The sound via USB has a lower tonal center of gravity and superior saturation. Images are bigger and more tangible, the latter due to a denser lower midrange. The low bass however remains attenuated and not as well controlled as with my Ancient Audio reference player. As there is not much vital info below 60Hz, it should not bother us too much. Everything above is another story altogether. Without the usual hairsplitting, it must be said that this sound is very 'alive'.


Listening to select songs and entire albums including hi-res material, I swear that I often had goose bumps to bodily react in a similar fashion as I do to vinyl. Still not the same, the depth, saturation and dynamics nonetheless formed the impression that a CD spun in an equally priced CD player sounded shallow, boring and dead. Naturally silver discs played on a truly first-rate player can rock but the Vaughan showed still more particularly with hi-rez source material.


This came from superb differentiation of what distinguishes various albums and makes them different—their mood, production values, recorded venue details—without invoking vivisection mode. I would nearly venture to say that the sound over USB had warm-ish traits. Obviously this merely seemed so. The upper treble remained forward but the general calmness and control of the midrange produced exactly such an effect.


That said the top end was very crystallized as had become evident early on. It simply stayed clear of the particularly irritating range of sibilants to not negatively impact the listening experience. Only with the most demanding of material like David Sylvian's or Dietrich Fischer-Dieskau's voices this effect became indirectly audible as a hardening of 't' consonants. With all other material it simply added up to an effect of stronger performer auras and more evidence of recorded background noise.

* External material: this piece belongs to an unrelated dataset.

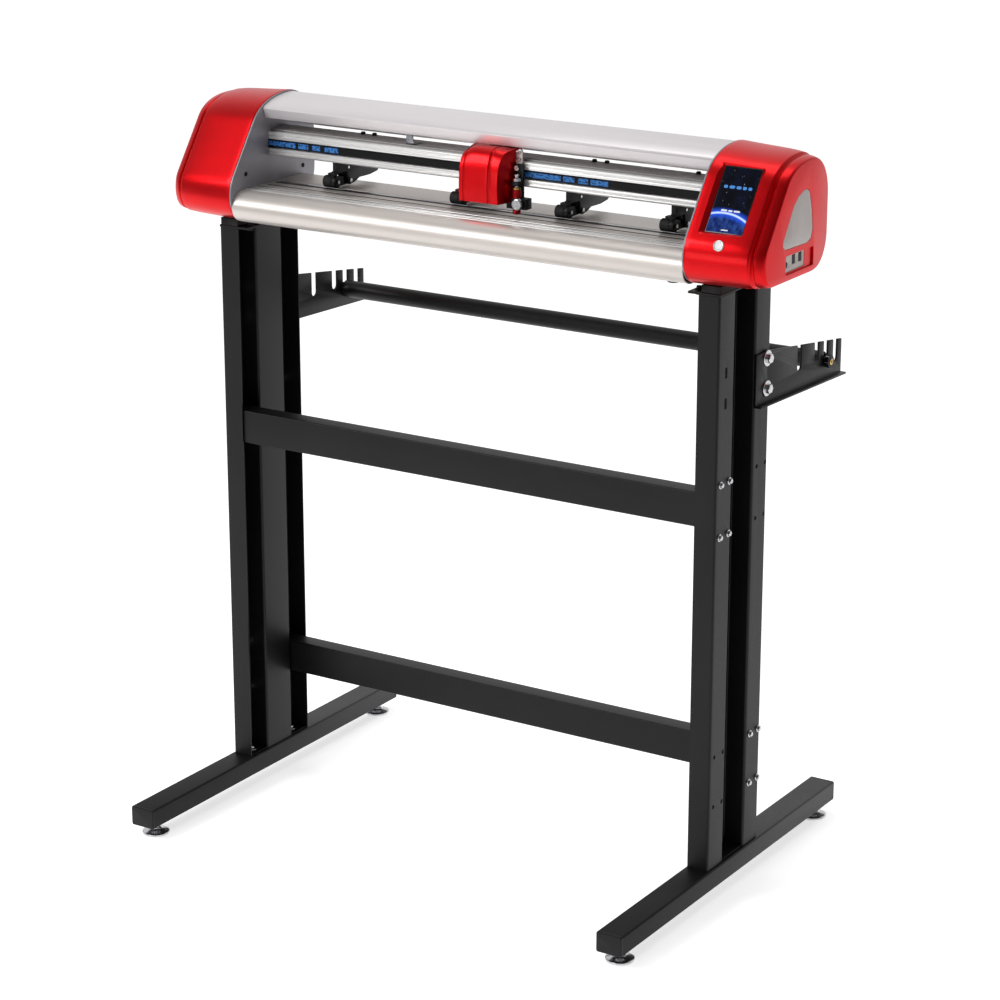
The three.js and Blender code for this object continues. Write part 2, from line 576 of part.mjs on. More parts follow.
function addBody() {
  piece('front_apron', bodyExtrusion(), satinAlu);
  piece('platen', platen(), satinAlu);
  const strip = block([-SPAN_X + 7, SPAN_X - 7], [CUT_Y - 2.6, CUT_Y + 2.6],
    [PLATEN_Z - 0.7, PLATEN_Z - 0.1]);
  piece('cutting_strip', strip, blackPlastic);
  piece('guide_beam', guideBeam(), satinAlu);
  piece('cable_tray', cableTray(), greySheet);
  piece('top_cover', topCover(), whiteAlu);
  piece('drive_belt', driveBelt(), rubber);
  const beltMid = (BELT_Z[0] + BELT_Z[1]) / 2;
  piece('motor_pulley', pulley(2.4 + GAP), satinAlu).position.set(PULLEY_X, PULLEY_Y, beltMid);
  piece('idler_pulley', pulley(2.5 + GAP), satinAlu).position.set(-PULLEY_X, PULLEY_Y, beltMid);
  piece('carriage_motor', carriageMotor(), steel);
  piece('grit_roller', gritRoller(), steel);
  piece('feed_gear', spurGear(GEAR_TEETH, Math.PI / GEAR_TEETH, 5 + GAP), whitePlastic)
    .position.set(389, GRIT_Y, GRIT_Z);
  piece('feed_pinion', spurGear(PINION_TEETH, Math.PI, 2.9 + GAP), brass).position.set(389, PINION_Y, GRIT_Z);
  piece('feed_motor', feedMotor(), steel);
  piece('main_board', mainBoard(), circuitGreen);
  piece('power_supply', block([-462, -402], [-40, 60], [904, 944]), greySheet);
}

// ---- carriage -----------------------------------------------------------------------------
const WHEEL_R = 6;
const WHEELS = [['upper_left_wheel', -2, BEAM_Z[1] + GAP + WHEEL_R], ['upper_right_wheel', 40, BEAM_Z[1] + GAP + WHEEL_R],
  ['lower_wheel', 19, BEAM_Z[0] - GAP - WHEEL_R]];

function carriagePlate() {
  const [y0, y1] = [-11.5, -8.5];
  const sheet = join(block([-14, 68], [y0, y1], [966, 1018]), block([-14, 54], [y0, y1], [1017, 1029.5]),
    block([60.2, 68.2], [y0, y1], [1017, 1029.5]), rodY(4, [y0, y1], [64.2, 1029.5], 16));
  const clamp = block([6, 34], [y1 - 0.5, -4.6], [992.2, 1002.6]);
  const pins = WHEELS.map(([, x, z]) => rodY(2, [y1 - 0.5, -0.6], [x, z], 10));
  return join(sheet, clamp, ...pins);
}

// The carriage cover is a shell that is open at the back. Its right wall leans out towards the back, and
// its top reaches back under the top cover's lip.
function carriageCover() {
  const front = (d) => {
    const p = new THREE.Path();
    p.moveTo(-46 + d, 959);
    p.bezierCurveTo(-48 + d, 975, -48 + d, 985, -47 + d, 996);
    p.bezierCurveTo(-45.5 + d, 1018 - d, -38 + d, 1034.6 - d, -22, 1034.6 - d);
    return p.getPoints(6).map((v) => [v.x, v.y]);
  };
  const outside = (x) => prismZ([[x - 3.2, -60], [90, -60], [90, 2], [x + 13.2, 2]], [940, 1060]);
  const outline = [[-12, 959], ...front(0), [-1, 1034.6], [-1, 1030.5], [-12, 1030.5]];
  const inner = [[-11, 958], [-43.8, 958], ...front(2.2).slice(1), [-14, 1032.4], [-14, 1028], [-11, 1028]];
  const solid = cut(prismX(outline, [COVER_X[0], 62]), outside(COVER_X[1]));
  const hollow = cut(prismX(inner, [COVER_X[0] + 2.2, 62]), outside(COVER_X[1] - 2.4));
  return cut(solid, hollow);
}

function toolLift() {
  const slider = block([59.7, 72], [-15.5, -12], [952, 1013]);
  const clamp = join(block([52, 84], [-27, -12.2], [952, 958.5]), block([60, 84], [-27, -12.2], [958, 967]));
  const upper = block([59.7, 71], [-26, -12.2], [984, 989.5]);
  const holder = rodZ(6.2 + GAP, [TOOL_X, CUT_Y], [948, 970], 20);
  const relief = rodZ(7 + GAP, [TOOL_X, CUT_Y], [964, 983.5], 20);
  const stem = rodZ(4.2 + GAP, [TOOL_X, CUT_Y], [982, 1002], 14);
  const screw = rodY(2.2, [-31, -24], THUMB, 10);
  return cut(join(slider, clamp, upper), holder, relief, stem, screw);
}

function bladeHolder() {
  return turned([[0, 942.6], [0.5, 942.6], [0.8, 943.4], [5, 943.7], [5.6, 944.4], [5.6, 950.6], [6.2, 951.4], [6.2, 966],
    [7, 966.4], [7, 978], [6, 978.3], [6, 981.5], [3, 982], [3, 996], [4.2, 996.4], [4.2, 999], [0, 999]], 20);
}

function addCarriage() {
  piece('carriage_plate', carriagePlate(), satinAlu);
  piece('carriage_cover', carriageCover(), redPaint);
  piece('tool_lift', toolLift(), blackPlastic);
  piece('blade_holder', bladeHolder(), redPaint).position.set(TOOL_X, CUT_Y, 0);
  const knob = join(rodY(8.1, [-36.5, -30], THUMB, 24), rodY(4.5, [-30.5, -27.4], THUMB, 16),
    rodY(1.9, [-28, -24.4], THUMB, 10));
  piece('clamp_knob', knob, steel);
  piece('lift_coil', join(rodZ(9, [30, -26], [975, 1010], 16), block([20, 40], [-34, -13], [970, 976])), steel);
  for (const [name, x, z] of WHEELS) {
    const tyre = cut(rodY(WHEEL_R, [-6.6, -1.4], [0, 0], 20), rodY(2 + GAP, [-8, 0], [0, 0], 10));
    piece(name, tyre, steel).position.set(x, 0, z);
  }
}

// ---- pinch rollers ------------------------------------------------------------------------
// A pinch unit hangs under the beam: a bracket with a tail, a lever on its pin, and the free roller.
function pinchBracket() {
  const z1 = BEAM_Z[0] - GAP;
  const body = prismX([[0.3, z1], [0.3, 967.2], [-5.5, 964], [-5.5, 962.7], [24, 962.7], [43, 957], [58, 948.6],
    [84, 948.2], [104, 950.8], [107.5, 954], [105, 958], [76, 970], [76, z1]], [2, 9]);
  const cheek = prismX([[26, 963], [28, 948], [34, 942.2], [46, 943.8], [60, 949.5], [50, 963]], [5.3, 9]);
  const boss = rodX(6, [5.3, 9], [PIVOT_Y, PIVOT_Z], 20);
  const inner = prismX([[19, z1], [19, 962], [27, 950], [34, 942.5], [46, 944], [60, 949.5], [60, z1]], [-5.6, -2.4]);
  const bridge = block([-5.6, 3], [19, 76], [967, z1]);
  const pin = rodX(2.5, [-3, 10], [PIVOT_Y, PIVOT_Z], 12);
  return join(body, cheek, boss, inner, bridge, pin);
}

function pinchLever() {
  const eye = rodX(8.8, [-2, 5], [GRIT_Y, PINCH_Z], 20);
  const arm = prismX([[8, 942], [34, 942.2], [39, 944.5], [40, 948], [39, 951.5], [34, 954], [8, 957]], [-2, 5]);
  const guard = join(block([-2, 1.2], [3, 13], [955, 962]), block([-9, 1.2], [3, 13], [958.4, 962]));
  const bores = [rodX(3 + GAP, [-3, 6], [GRIT_Y, PINCH_Z], 12), rodX(2.5 + GAP, [-3, 6], [PIVOT_Y, PIVOT_Z], 12)];
  return cut(join(eye, arm, guard), ...bores);
}

function pinchRoller() {
  return join(rodX(PINCH_R, [-17, -2.4], [0, 0], 24), rodX(3, [-3, 6.4], [0, 0], 12));
}

function addPinchUnits() {
  PINCH_X.forEach((x, i) => {
    const unit = new THREE.Group();
    unit.position.x = x;
    root.add(unit);
    piece(`pinch_bracket_${i + 1}`, pinchBracket(), blackPlastic, unit);
    piece(`pinch_lever_${i + 1}`, pinchLever(), blackPlastic, unit);
    piece(`pinch_roller_${i + 1}`, pinchRoller(), rubber, unit).position.set(0, GRIT_Y, PINCH_Z);
  });
}

addStand();
addCovers();
addBody();
addCarriage();
addPinchUnits();

export default root;
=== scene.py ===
"""Looks of a vinyl cutter on its floor stand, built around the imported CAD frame. Metres."""
import json
import math

import bmesh
import bpy
from mathutils import Matrix, Vector


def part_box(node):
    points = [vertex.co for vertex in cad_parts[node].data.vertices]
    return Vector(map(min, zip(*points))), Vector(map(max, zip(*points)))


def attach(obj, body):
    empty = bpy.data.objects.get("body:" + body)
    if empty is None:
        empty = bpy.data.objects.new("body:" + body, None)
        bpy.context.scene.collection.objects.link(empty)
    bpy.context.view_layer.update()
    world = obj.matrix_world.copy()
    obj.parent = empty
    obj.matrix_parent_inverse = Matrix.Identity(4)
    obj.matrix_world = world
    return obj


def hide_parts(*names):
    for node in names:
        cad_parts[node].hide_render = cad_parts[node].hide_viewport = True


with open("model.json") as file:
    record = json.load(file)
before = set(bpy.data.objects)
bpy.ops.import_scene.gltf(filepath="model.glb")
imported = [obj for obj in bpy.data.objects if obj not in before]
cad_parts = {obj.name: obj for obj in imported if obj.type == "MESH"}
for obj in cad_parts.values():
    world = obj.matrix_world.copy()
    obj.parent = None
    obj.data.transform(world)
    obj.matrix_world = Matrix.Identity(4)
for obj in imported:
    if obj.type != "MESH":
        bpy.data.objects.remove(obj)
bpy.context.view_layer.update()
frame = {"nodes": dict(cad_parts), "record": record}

MM = 0.001
NODES = frame["nodes"]


# ---- materials ------------------------------------------------------------------------------
def srgb(code):
    """A linear colour from a hex code."""
    parts = [int(code[i:i + 2], 16) / 255 for i in (0, 2, 4)]
    return [c / 12.92 if c <= 0.04045 else ((c + 0.055) / 1.055) ** 2.4 for c in parts] + [1.0]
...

But these minutiae aren't important. The core takeaway from this review should be that computer playback can be fantastic. Starting the review with a legacy CD transport didn't quite convince not because anything was wrong but because I had a slightly different memory from the Warsaw audio show 2012. Once I listened to USB the memory was suddenly matched and I had to reconcile that the music at the show had played from a computer slightly hidden behind the right and emphatically old-school widebander Bodnar Audio speaker. Here I had to forget the means and mechanics of reproduction with their associated myths and preconceptions and simply focus on the sound which filled up the space between the speakers.